◆ **Problem description**: Repeat, line for line, the entries printed below.

3D code data
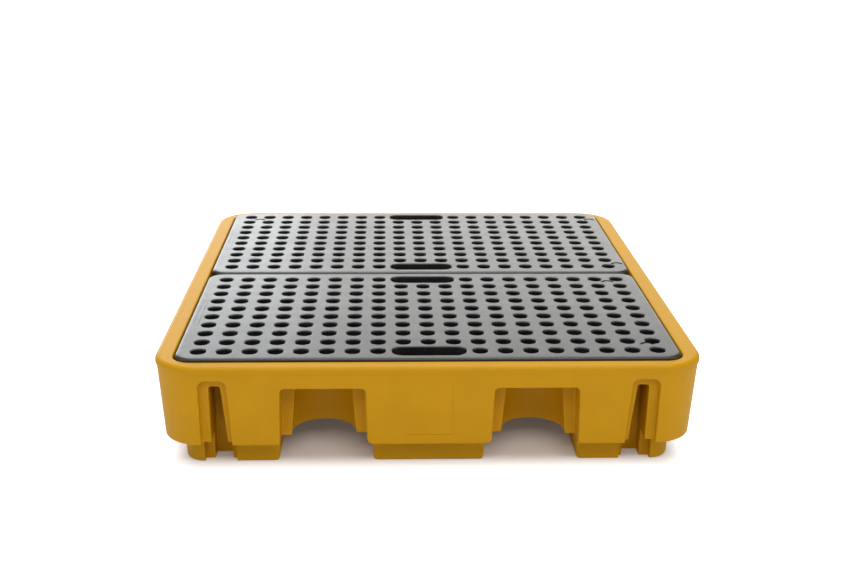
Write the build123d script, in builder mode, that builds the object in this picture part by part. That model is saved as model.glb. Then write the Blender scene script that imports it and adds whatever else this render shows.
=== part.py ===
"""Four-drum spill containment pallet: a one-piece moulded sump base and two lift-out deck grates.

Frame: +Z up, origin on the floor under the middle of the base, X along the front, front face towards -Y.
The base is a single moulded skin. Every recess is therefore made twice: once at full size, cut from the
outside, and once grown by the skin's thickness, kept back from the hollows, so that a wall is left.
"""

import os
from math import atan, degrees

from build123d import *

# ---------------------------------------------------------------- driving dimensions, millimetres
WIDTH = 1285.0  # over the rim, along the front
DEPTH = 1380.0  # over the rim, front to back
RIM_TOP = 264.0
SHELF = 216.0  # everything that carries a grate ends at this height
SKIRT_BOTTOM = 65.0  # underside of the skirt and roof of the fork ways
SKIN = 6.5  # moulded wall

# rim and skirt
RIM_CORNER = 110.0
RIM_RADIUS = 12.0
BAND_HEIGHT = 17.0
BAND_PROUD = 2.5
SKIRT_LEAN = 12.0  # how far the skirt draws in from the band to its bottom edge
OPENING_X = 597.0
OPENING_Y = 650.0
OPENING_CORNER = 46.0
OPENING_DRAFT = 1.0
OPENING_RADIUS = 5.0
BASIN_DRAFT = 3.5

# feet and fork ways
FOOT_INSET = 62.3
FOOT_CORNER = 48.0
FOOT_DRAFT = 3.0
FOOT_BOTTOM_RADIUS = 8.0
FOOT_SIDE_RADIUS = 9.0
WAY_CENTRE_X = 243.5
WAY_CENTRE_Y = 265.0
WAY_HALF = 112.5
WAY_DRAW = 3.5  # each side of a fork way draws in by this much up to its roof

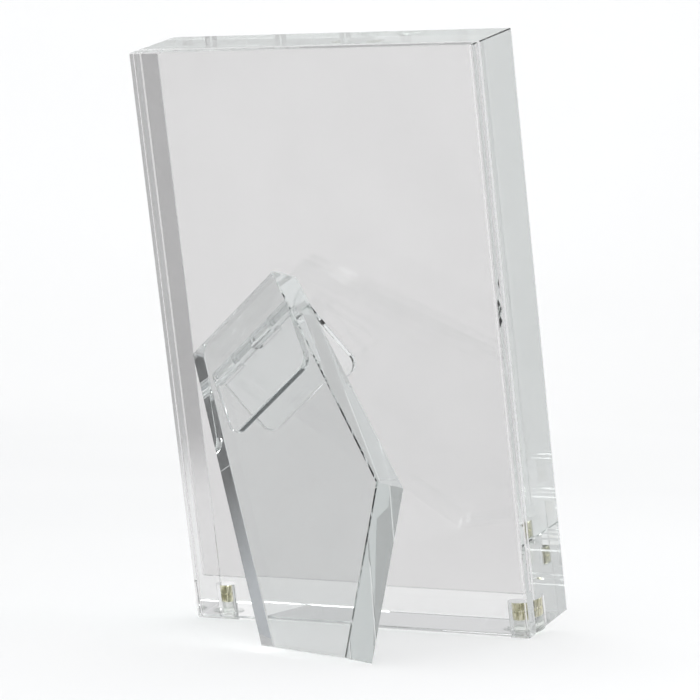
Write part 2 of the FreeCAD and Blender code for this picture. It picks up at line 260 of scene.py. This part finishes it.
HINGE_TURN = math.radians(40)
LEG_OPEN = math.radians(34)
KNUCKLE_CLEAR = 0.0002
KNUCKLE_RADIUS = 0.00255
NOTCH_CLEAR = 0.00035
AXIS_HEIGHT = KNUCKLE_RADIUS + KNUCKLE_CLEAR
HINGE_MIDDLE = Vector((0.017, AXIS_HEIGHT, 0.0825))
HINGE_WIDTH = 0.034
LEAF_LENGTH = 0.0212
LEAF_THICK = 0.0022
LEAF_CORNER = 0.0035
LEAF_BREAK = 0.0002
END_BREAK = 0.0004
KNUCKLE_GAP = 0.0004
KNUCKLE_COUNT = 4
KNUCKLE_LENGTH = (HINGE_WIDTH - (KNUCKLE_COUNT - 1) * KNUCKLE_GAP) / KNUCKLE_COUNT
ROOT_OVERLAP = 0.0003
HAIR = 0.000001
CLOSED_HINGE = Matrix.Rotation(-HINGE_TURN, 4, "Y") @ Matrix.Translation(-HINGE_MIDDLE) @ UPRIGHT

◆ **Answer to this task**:
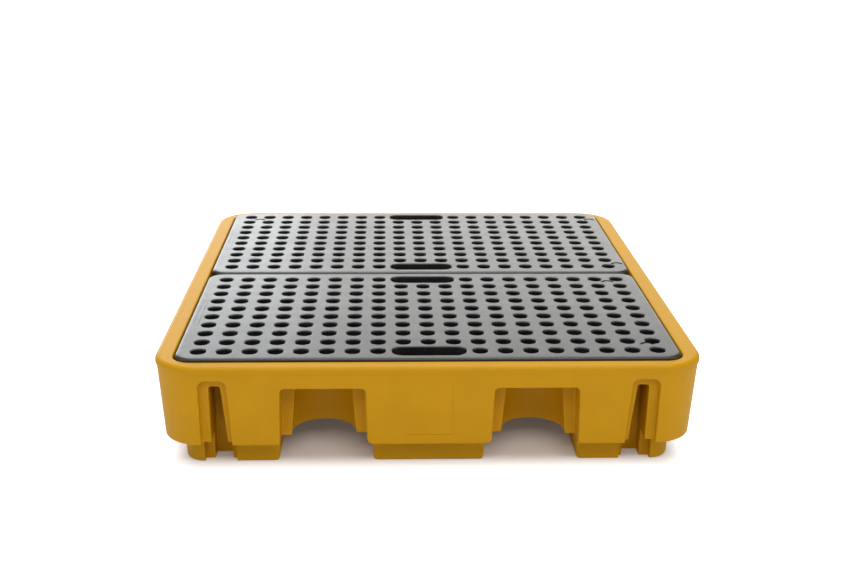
Write the build123d script, in builder mode, that builds the object in this picture part by part. That model is saved as model.glb. Then write the Blender scene script that imports it and adds whatever else this render shows.
=== part.py ===
"""Four-drum spill containment pallet: a one-piece moulded sump base and two lift-out deck grates.

Frame: +Z up, origin on the floor under the middle of the base, X along the front, front face towards -Y.
The base is a single moulded skin. Every recess is therefore made twice: once at full size, cut from the
outside, and once grown by the skin's thickness, kept back from the hollows, so that a wall is left.
"""

import os
from math import atan, degrees

from build123d import *

# ---------------------------------------------------------------- driving dimensions, millimetres
WIDTH = 1285.0  # over the rim, along the front
DEPTH = 1380.0  # over the rim, front to back
RIM_TOP = 264.0
SHELF = 216.0  # everything that carries a grate ends at this height
SKIRT_BOTTOM = 65.0  # underside of the skirt and roof of the fork ways
SKIN = 6.5  # moulded wall

# rim and skirt
RIM_CORNER = 110.0
RIM_RADIUS = 12.0
BAND_HEIGHT = 17.0
BAND_PROUD = 2.5
SKIRT_LEAN = 12.0  # how far the skirt draws in from the band to its bottom edge
OPENING_X = 597.0
OPENING_Y = 650.0
OPENING_CORNER = 46.0
OPENING_DRAFT = 1.0
OPENING_RADIUS = 5.0
BASIN_DRAFT = 3.5

# feet and fork ways
FOOT_INSET = 62.3
FOOT_CORNER = 48.0
FOOT_DRAFT = 3.0
FOOT_BOTTOM_RADIUS = 8.0
FOOT_SIDE_RADIUS = 9.0
WAY_CENTRE_X = 243.5
WAY_CENTRE_Y = 265.0
WAY_HALF = 112.5
WAY_DRAW = 3.5  # each side of a fork way draws in by this much up to its roof

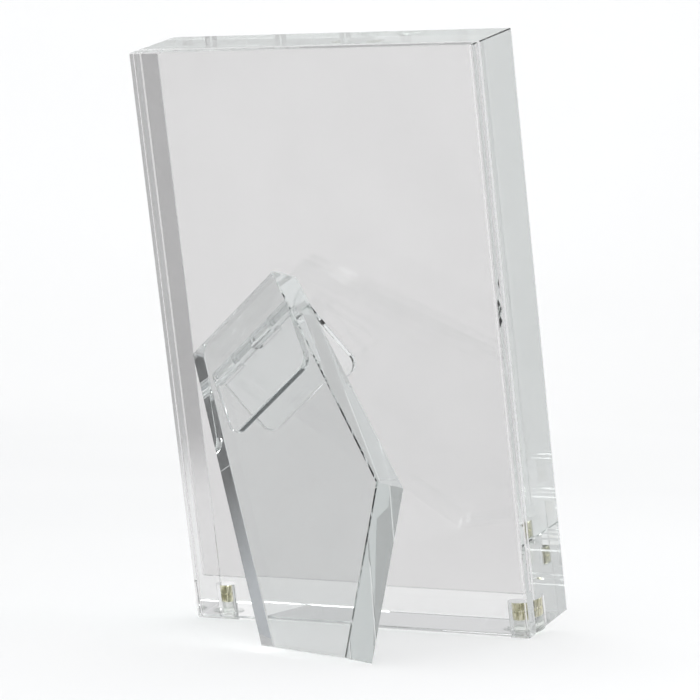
Write part 2 of the FreeCAD and Blender code for this picture. It picks up at line 260 of scene.py. This part finishes it.
HINGE_TURN = math.radians(40)
LEG_OPEN = math.radians(34)
KNUCKLE_CLEAR = 0.0002
KNUCKLE_RADIUS = 0.00255
NOTCH_CLEAR = 0.00035
AXIS_HEIGHT = KNUCKLE_RADIUS + KNUCKLE_CLEAR
HINGE_MIDDLE = Vector((0.017, AXIS_HEIGHT, 0.0825))
HINGE_WIDTH = 0.034
LEAF_LENGTH = 0.0212
LEAF_THICK = 0.0022
LEAF_CORNER = 0.0035
LEAF_BREAK = 0.0002
END_BREAK = 0.0004
KNUCKLE_GAP = 0.0004
KNUCKLE_COUNT = 4
KNUCKLE_LENGTH = (HINGE_WIDTH - (KNUCKLE_COUNT - 1) * KNUCKLE_GAP) / KNUCKLE_COUNT
ROOT_OVERLAP = 0.0003
HAIR = 0.000001
CLOSED_HINGE = Matrix.Rotation(-HINGE_TURN, 4, "Y") @ Matrix.Translation(-HINGE_MIDDLE) @ UPRIGHT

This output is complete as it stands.